From the right: America Needs a Prince Philip

“What America desperately needs these days is a Prince Philip” — a man “completely unafraid to say the unsayable,” quips The Wall Street Journal’s Gerard Baker. Indeed, you would have to “search a very long time to find a less woke individual.” The Duke of Edinburgh “was acutely aware of his role as an iconoclast cheerfully smashing the revered verities of progressive modernity.” Sure, he could be “offensive. If the fragile little adolescent minds that now control most of our media and cultural institutions are ‘triggered’ by an ugly word, God knows what they would make of an outspoken duke’s taxonomy.” Yet he “understood well something we have lost — that being offended is part of life.” And “fortunately for him, as the monarch’s husband, there was no canceling Philip.”

Media watch: CBS Proud of DeSantis Smear

“Having lied so brazenly” about Florida’s vax rollout “that even the state’s Democrats felt compelled to speak up in outrage,” CBS took a week to consider “and decided that it did nothing wrong,” grumps Charles C.W. Cooke at National Review.
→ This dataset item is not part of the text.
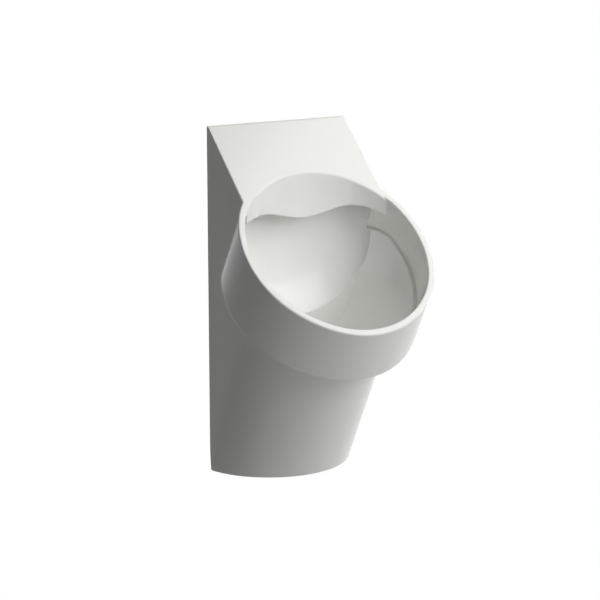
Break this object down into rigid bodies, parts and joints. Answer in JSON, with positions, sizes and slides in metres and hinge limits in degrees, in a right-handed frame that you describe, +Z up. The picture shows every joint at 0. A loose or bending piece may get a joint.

Sharyn Alfonsi of “60 Minutes” “steered clear of such prosaic questions as whether what she had said was true or false,” noting only that some viewers “applauded” the story while others “condemned” it. Yet the segment got slammed “not because it stood up to power,” but because “it knowingly broadcast the lie that” Gov. Ron DeSantis had used the Publix chain for vax distribution ­“because of a wheel-greasing campaign donation” and omitted him fully debunking the falsehood. “CBS was determined to fire its slings and arrows and would not be deterred by anything so banal as a lack of proof.”

Culture critic: Poetry’s Last Taboos

“Why is there so little good American poetry about business in the ­office, when business is such a big part of American life?” Tyler Cowen asks Dana Gioia on his podcast. “Before he was California poet laureate or leading the National Endowment for the Arts,” after all, “Gioia marketed Jell-O.” As Gioia says, “I was a poet, but I needed a job, so I went to business school, I got an MBA, and I ended up in marketing at General Foods.” He wasn’t the first businessman-poet — T.S. Eliot and Wallace Stevens beat him to it — but they rarely address their experience, because “business and money are the only two obscene topics left in American poetry. You can write specifically about sexual acts or excrement in American ­poetry and be praised, but if you write about business, you’re considered somehow polluted.”